Is he even a priest? Does he wear his cassock like the folk saint wears his cassock? For my sake? I can’t tell anymore than I can tell whether the boy running up and down the choir in gold brocade is a real prince. The priest smiles at me. I’ll never know which part he’s playing, but for him, I’ll play a believer. I take one picture—that’s it, one picture—and I add this holy perch to my mental catalog of places where I’ve felt at peace.
A few years after my “lapso,” I stopped crossing myself as I walked into a church. At first I’d still bend my knee and touch those key points in quick succession, but soon I stopped bowing and eventually I stopped raising my hand altogether. I had no business playing a believer, and so began the negotiations. If my grandmother could ask for salvation in exchange for her blistered feet on the way to Fátima, I too could learn to set my own terms. In exchange for never having to cross myself in church again, I’d forgo the right to walk down the central aisle. It seemed fair—and to this day, I don’t think I’ve ever broken this unspoken rule.
I’m in a cathedral now. I take furtive steps up the right-side aisle. The columns between me and the pews that line the nave are thick, Romanesque, and I only realize I am not alone when I cross right in front of her. Old lady, front row, rolled down socks on swollen ankles, bejeweled purse on her lap, eyes hard on the altar. I stop. I’ve been so quiet, so discreet. She smiles at me.
“Beautiful church, isn’t it?”
All right. She sees me. But does she know I come in awe for the house, not the God? Does she notice the graceless sloshing of the half-drunk Coke bottle in my backpack? Does she realize I’d much rather kneel to the shattered bones and the bruised knuckles and the endless strength of God’s builders than to God Himself? Do I offend her? She tells me she comes here to pray. What have I come for?

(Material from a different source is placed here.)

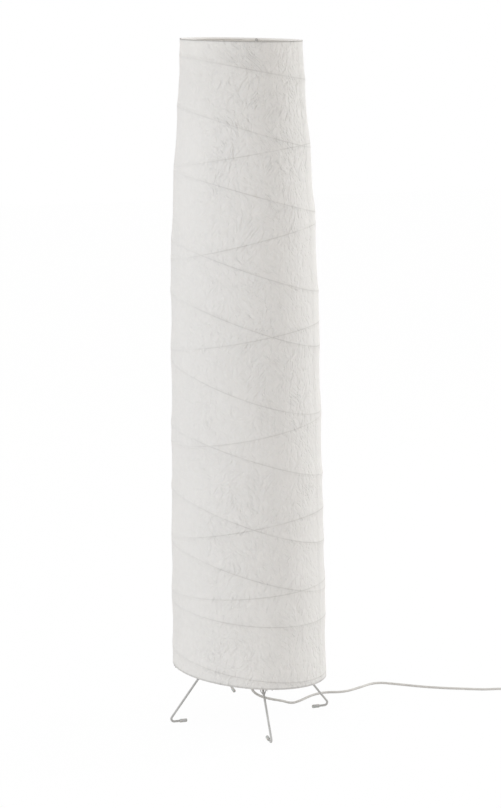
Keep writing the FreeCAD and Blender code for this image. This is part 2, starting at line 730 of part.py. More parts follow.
def rounded_block(label, length, width, height, corner, lift="0"):
    """A padded rectangle about the body's own axis, with rounded upright edges."""
    body = new_body(label)
    outline = [
        (f"-({length}) / 2", f"-({width}) / 2"), (f"({length}) / 2", f"-({width}) / 2"),
        (f"({length}) / 2", f"({width}) / 2"), (f"-({length}) / 2", f"({width}) / 2"),
    ]
    sketch = outline_sketch(body, f"{label}_outline", "XY_Plane", outline, lift)
    pad(body, f"{label}_pad", sketch, height)
    round_upright_edges(body, f"{label}_corners", corner)
    return sub_part(body, label)


def make_relief(label, x, y, z, azimuth):
    """A tapered strain relief that points along an azimuth, away from the piece it guards."""
    taper = [("relief_root_radius", "0"), ("relief_nose_radius", "relief_length")]
    cone = tapered(label, taper, WIRE_SIDES)
    lie = Rotation(UP, azimuth).multiply(Rotation(Vector(0, 1, 0), 90))
    cone.Placement = Placement(Vector(x, y, z), lie)
    return sub_part(cone, label)


def make_switch():
    """The rocker switch on the cord: two halves, a rocker and a relief at each end."""
    place = {"x": size("switch_x"), "y": size("switch_y"), "azimuth": size("switch_azimuth")}
    base = rounded_block(
        "switch_base", "switch_length", "switch_width", "switch_base_height", "switch_corner"
    )
    turned(base, **place)
    cover = rounded_block(
        "switch_cover", "switch_length", "switch_width", "switch_cover_height", "switch_corner",
        "switch_base_height",
    )
    half_long = "(rocker_half_length + rocker_end_clearance)"
    half_wide = "(rocker_width / 2 + rocker_side_clearance)"
    slot = outline_sketch(cover, "switch_slot", "XY_Plane", [
        (f"-{half_long}", f"-{half_wide}"), (half_long, f"-{half_wide}"),
        (half_long, half_wide), (f"-{half_long}", half_wide),
    ], "switch_base_height")
    pocket(cover, "switch_slot_pocket", slot)
    socket = "trunnion_radius + trunnion_clearance"
    reach = "rocker_width + 2 * (rocker_side_clearance + trunnion_length)"
    seats = axle_sketch(cover, "trunnion_seats", socket, "rocker_pivot_height")
    pocket(cover, "trunnion_seat_pocket", seats, f"{reach} + 2 * trunnion_clearance")
    turned(cover, **place)

    rocker = new_body("switch_rocker")
    outline = outline_sketch(rocker, "rocker_outline", "XZ_Plane", [
        ("-rocker_foot", "-rocker_drop"), ("rocker_foot", "-rocker_drop"),
        ("rocker_half_length", "0 - rocker_drop / 3"), ("rocker_half_length", "rocker_crown"),
        ("0", "rocker_rise"), ("-rocker_half_length", "rocker_crown"),
        ("-rocker_half_length", "0 - rocker_drop / 3"),
    ])
    pad(rocker, "rocker_pad", outline, "rocker_width").Midplane = True
    trunnions = axle_sketch(rocker, "rocker_trunnions", "trunnion_radius")
    pad(rocker, "rocker_trunnion_pad", trunnions, reach).Midplane = True
    spin = Rotation(UP, size("switch_azimuth"))
    tilt = Rotation(Vector(0, 1, 0), -size("rocker_tilt"))
    pivot = Vector(size("switch_x"), size("switch_y"), size("rocker_pivot_height"))
    rocker.Placement = Placement(pivot, spin.multiply(tilt))
    sub_part(rocker, "switch_rocker")

    along = Rotation(UP, size("switch_azimuth")).multVec(Vector(size("switch_length") / 2, 0, 0))
    for label, way, azimuth in (("switch_relief_in", -1, 180.0), ("switch_relief_out", 1, 0.0)):
        x, y = size("switch_x") + way * along.x, size("switch_y") + way * along.y
        make_relief(label, x, y, size("switch_base_height"), size("switch_azimuth") + azimuth)


def make_plug():
    """A flat two-pin plug that lies on the floor beyond the coil."""
    body = new_body("plug_body")
    tail, face = "relief_length", "relief_length + plug_length"
    outline = [
        (tail, "-plug_tail_width / 2"), (f"{face} - plug_shoulder", "-plug_width / 2"),
        (face, "-plug_width / 2"), (face, "plug_width / 2"),
        (f"{face} - plug_shoulder", "plug_width / 2"), (tail, "plug_tail_width / 2"),
    ]
    pad(body, "plug_pad", outline_sketch(body, "plug_outline", "XY_Plane", outline), "plug_height")
    round_upright_edges(body, "plug_corners", "plug_corner")
    x, y, azimuth = size("plug_x"), size("plug_y"), size("plug_azimuth")
    turned(sub_part(body, "plug_body"), x, y, 0.0, azimuth)

    pins = []
    for side in (-1, 1):
        pin = primitive("Cylinder", f"pin_{len(pins)}", Radius="pin_radius", Height="pin_length")
        start = Vector(value(face), side * size("pin_spacing") / 2, size("plug_height") / 2)
        pin.Placement = Placement(start, Rotation(Vector(0, 1, 0), 90))
        pins.append(pin)
    pair = doc.addObject("Part::Compound", "plug_pins_pair")
    pair.Links = pins
    turned(sub_part(pair, "plug_pins"), x, y, 0.0, azimuth)
    end = Vector(x, y, 0) + Rotation(UP, azimuth).multVec(Vector(value(tail), 0, 0))
    make_relief("plug_relief", end.x, end.y, size("plug_height") / 2, azimuth + 180.0)


# ---------------------------------------------------------------- cord


def coil_path():
    """A spiral of half turns: in along the low layer, up one layer, and out along the high one."""
    x, y = size("coil_start_x"), size("coil_start_y")
    low = size("coil_lift") + size("cord_diameter") / 2
    high = low + size("coil_layer_rise")
    run, step = size("coil_end_run"), size("coil_pitch") / 2
    edges = [Part.LineSegment(Vector(x, y - run, low), Vector(x, y, low)).toShape()]
    radius, way = size("coil_first_radius"), 1
    for _ in range(COIL_HALF_TURNS_LOW):
        middle, end = Vector(x - way * radius, y + way * radius, low), x - 2 * way * radius
        edges.append(Part.Arc(Vector(x, y, low), middle, Vector(end, y, low)).toShape())
        x, way, radius = end, -way, radius - step
    bulge = math.hypot(radius, (high - low) / 2)
    summit = Vector(x - way * radius, y + way * bulge, (low + high) / 2)
    end = x - 2 * way * radius
    for start, finish, flat in ((x, summit, low), (end, summit, high)):
        centre = Vector(x - way * radius, y, (low + high) / 2)
        corner = Vector(start, y, flat)
        toward = (corner - centre) + (finish - centre)
        middle = centre + toward.normalize() * bulge
        arc = (corner, middle, finish) if flat == low else (finish, middle, corner)
        edges.append(Part.Arc(*arc).toShape())
    x, way = end, -way
    for _ in range(COIL_HALF_TURNS_HIGH):
        radius += step
        middle, end = Vector(x - way * radius, y + way * radius, high), x - 2 * way * radius
        edges.append(Part.Arc(Vector(x, y, high), middle, Vector(end, y, high)).toShape())
        x, way = end, -way
    edges.append(Part.LineSegment(Vector(x, y, high), Vector(x, y + run, high)).toShape())
    return Part.Wire(edges)


def least_gap(path):
    """The least clear distance of a coiled cord to itself, on points along its middle."""
    points = path.discretize(Distance=GAP_STEP)
    apart = int(GAP_APART * size("cord_diameter") / GAP_STEP)
    nearest = min(
        (a - b).Length for i, a in enumerate(points) for b in points[i + apart:]
    )
    return nearest - size("cord_diameter")


def make_coil():
    """The put-away length of cord and the tie that holds its turns."""
    path = coil_path()
    start = Vector(size("coil_start_x"), size("coil_start_y") - size("coil_end_run"),
                   size("coil_lift") + size("cord_diameter") / 2)
    feature("cord_coil", cord_solid(path, start, Vector(0, 1, 0)))
    print(f"cord_coil: length {path.Length:.1f}, least gap to itself {least_gap(path):.2f}")

    radius, clear = size("cord_diameter") / 2, size("tie_clearance")
    first, pitch = size("coil_first_radius"), size("coil_pitch")
    outside = size("coil_start_x") - 2 * first - radius - clear
    inside = outside + 2 * pitch + 2 * (radius + clear)
    top = size("coil_lift") + 2 * radius + size("coil_layer_rise") + clear
    thick, width = size("tie_thickness"), size("tie_width")
    middle = size("coil_start_y")
    band = Part.makeBox(
        inside - outside + 2 * thick, width, top + thick, Vector(outside - thick, middle - width / 2, 0)
    )
    gap = Part.makeBox(
        inside - outside, width, top - thick, Vector(outside, middle - width / 2, thick)
    )
    feature("coil_tie", band.cut(gap))


# ---------------------------------------------------------------- build, check and write

make_shade()
make_legs()
make_ring_tabs()
make_uprights()
make_hub()
make_lamp_holder()
make_bulb()
make_switch()
make_plug()
free_cord("cord_free", CORD_ROUTE)
free_cord("cord_middle", MIDDLE_ROUTE)
free_cord("cord_end", END_ROUTE)
make_coil()
doc.recompute()

for thing in doc.Objects:
    if "Invalid" in thing.State or "Error" in thing.State:
        raise RuntimeError(f"{thing.Label} did not recompute: {thing.State}")
for part in sub_parts:
    if part.Shape.isNull() or not part.Shape.isValid() or not part.Shape.Solids:
        raise RuntimeError(f"{part.Label} has no valid solid")

os.makedirs("parts", exist_ok=True)
for part in sub_parts:
    part.Shape.exportStep(f"parts/{part.Label}.step")
print(f"{len(sub_parts)} sub-parts, {sum(len(part.Shape.Solids) for part in sub_parts)} solids")
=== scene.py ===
import logging
import math
from contextlib import contextmanager
from dataclasses import dataclass
from enum import Enum
from functools import cache, reduce
from typing import Any, Callable, Iterator, Sequence

import bpy
import numpy as np
from mathutils import Matrix, Vector, noise


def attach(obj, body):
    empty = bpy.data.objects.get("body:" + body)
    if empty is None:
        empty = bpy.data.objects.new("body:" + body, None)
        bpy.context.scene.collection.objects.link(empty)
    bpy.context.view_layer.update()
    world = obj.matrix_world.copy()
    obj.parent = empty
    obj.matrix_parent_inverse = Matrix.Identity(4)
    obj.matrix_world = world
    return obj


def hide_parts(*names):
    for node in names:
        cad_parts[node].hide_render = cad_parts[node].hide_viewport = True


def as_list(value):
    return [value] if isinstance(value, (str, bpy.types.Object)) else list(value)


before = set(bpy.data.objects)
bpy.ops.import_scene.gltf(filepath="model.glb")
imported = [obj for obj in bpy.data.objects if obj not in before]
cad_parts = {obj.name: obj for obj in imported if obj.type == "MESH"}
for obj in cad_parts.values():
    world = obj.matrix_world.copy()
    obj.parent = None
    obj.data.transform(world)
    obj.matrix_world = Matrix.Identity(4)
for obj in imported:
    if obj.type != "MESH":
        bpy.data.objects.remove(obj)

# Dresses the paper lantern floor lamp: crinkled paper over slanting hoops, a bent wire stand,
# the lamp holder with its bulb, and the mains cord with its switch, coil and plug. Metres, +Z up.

LOG = logging.getLogger("paper_lantern")
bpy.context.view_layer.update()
MM = 0.001
WELD = 1e-6
Pair = tuple[float, float]
Point = tuple[float, float, float]
Colour = tuple[float, float, float]
Piece = bpy.types.Object
Material = bpy.types.Material
WHITE: Colour = (1.0, 1.0, 1.0)


class Side(Enum):
    """The four legs by the azimuth they stand at, in degrees."""

    RIGHT = 0.0
    BACK = 90.0
    LEFT = 180.0
    FRONT = 270.0

    @property
    def word(self) -> str:
        """The side as the pieces' names give it."""
        return self.name.lower()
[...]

I’ve given myself away. Believers don’t approach the altar on stealth mode, tiptoeing so their heels never knock on the tombstones lining the floor. Believers don’t fear they’ll fall into hard times should they step on one. Believers realize, perhaps better than I do, it’s been almost two centuries since we’ve buried anyone inside our places of worship—there’s no need to pay our respects to the ground we walk on anymore.
I am not in awe of God, but I am in awe of faith, like I am in awe of the stars and mile-long equations and women whose makeup never runs. All things I could have understood if only I had chosen differently. I have, for all intents and purposes, been initiated. I have looked around in Sunday school to see people, but no gods. I have wanted answers more than questions, or questions more than answers, but in any case, I have refused every single one, and demanded more. I have hoarded my weekly prayers to say them all at once, so they’d demand less of me. I have gone to confession to tell yet another man in a cassock that I do not understand what a sin is, but that God would probably not like that it takes me three hours to finish my meals, that I carve circles out of the red skins of my apples to make ladybugs. (I was six or seven, and I never ate the apples. I rarely ever ate anything.)

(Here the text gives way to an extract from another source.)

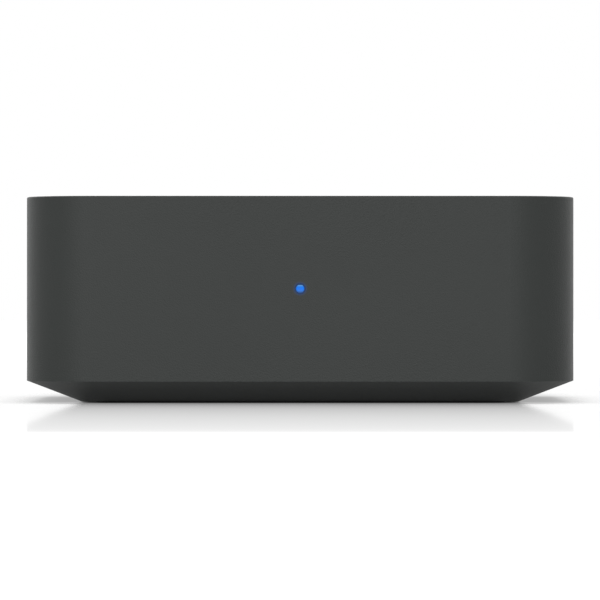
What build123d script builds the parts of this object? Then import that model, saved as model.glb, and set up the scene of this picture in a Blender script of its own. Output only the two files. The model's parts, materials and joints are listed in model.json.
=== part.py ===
from build123d import *
from math import cos, pi, radians, tan
import os

os.makedirs("parts", exist_ok=True)

# A small box that joins an older stereo to a home network. It is seen from the
# front along +Y, with +X to the right and +Z up. The origin is the middle of
# the foot's underside. All sizes are in millimetres.

# Case: an upright cover on a shallow tray with sloping sides
body_width = 125.0
body_depth = 125.0
body_height = 47.0
corner_radius = 15.0
cover_wall = 2.2
cover_roof = 2.4
top_edge_radius = 0.4
crease_height = 5.1
chamfer_run = 12.5
base_corner_radius = 2.5
tray_floor = 2.2
tray_rim = 6.1
lip_height = 2.6
lip_thickness = 1.2
case_clearance = 0.15

# Foot: one rubber pad in a shallow recess under the tray
foot_proud = 0.3
foot_thickness = 1.2
foot_inset = 3.0
foot_corner_radius = 5.0
foot_clearance = 0.1
foot_edge_radius = 0.12

# Screws that hold the cover to the tray, hidden by the foot
case_screw_inset = 9.5
case_screw_radius = 1.5
case_screw_length = 12.0
case_screw_head_radius = 2.75
case_screw_head_height = 1.8
case_boss_radius = 4.6
case_boss_height = 5.5
case_post_radius = 3.6
recess_depth_spare = 0.2
tip_room = 1.0
screw_clearance = 0.05
hole_clearance = 0.2

# Vents through the tray and the foot, and the bare label place in the foot
vent_length = 24.0
vent_width = 2.0
vent_pitch = 5.0
vent_rows = 6
vent_spacing = 34.0
vent_margin = 0.6
label_width = 56.0
label_depth = 12.0
label_corner_radius = 1.0
label_sink = 0.25
label_y = -31.0

# Main circuit board and the screws that hold it
board_side_gap = 8.3
board_thickness = 1.6
board_top = 14.0
board_rear_gap = 1.0
board_front_gap = 3.3
board_corner_radius = 3.0
board_screw_side_inset = 5.0
board_screw_front_inset = 32.0
board_screw_rear_inset = 33.0
board_screw_radius = 1.25
board_screw_length = 6.0
board_screw_head_radius = 2.3
board_screw_head_height = 1.6
standoff_radius = 3.0
post_gap = 0.9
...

It’s not that I wish I’d stayed. It’s that I wish I knew what I’ve missed, and nothing—no witness account, no Bible verse, no woman in hot pink kissing a dead man in a cassock—seems like an accurate enough portrayal.
What’s that expression again? Lapsed Catholic. Defined in different ways by what has gone missing and what remains. There, yet not. Schrödinger’s Catholic. It’s been nearly two decades since my treacherous, voluntary malfunction, so perhaps I have yet to live long enough to regret my decision. One thing I do know, though. My soul would be poorer—not quite as golden, not quite as ostentatious, not quite as fatalist—if not for the bits and pieces where Catholicism has changed it. Should I carve them out now, and make a ladybug out of this particular apple, I do not know what it would look like. Only that I would not recognize it as my own.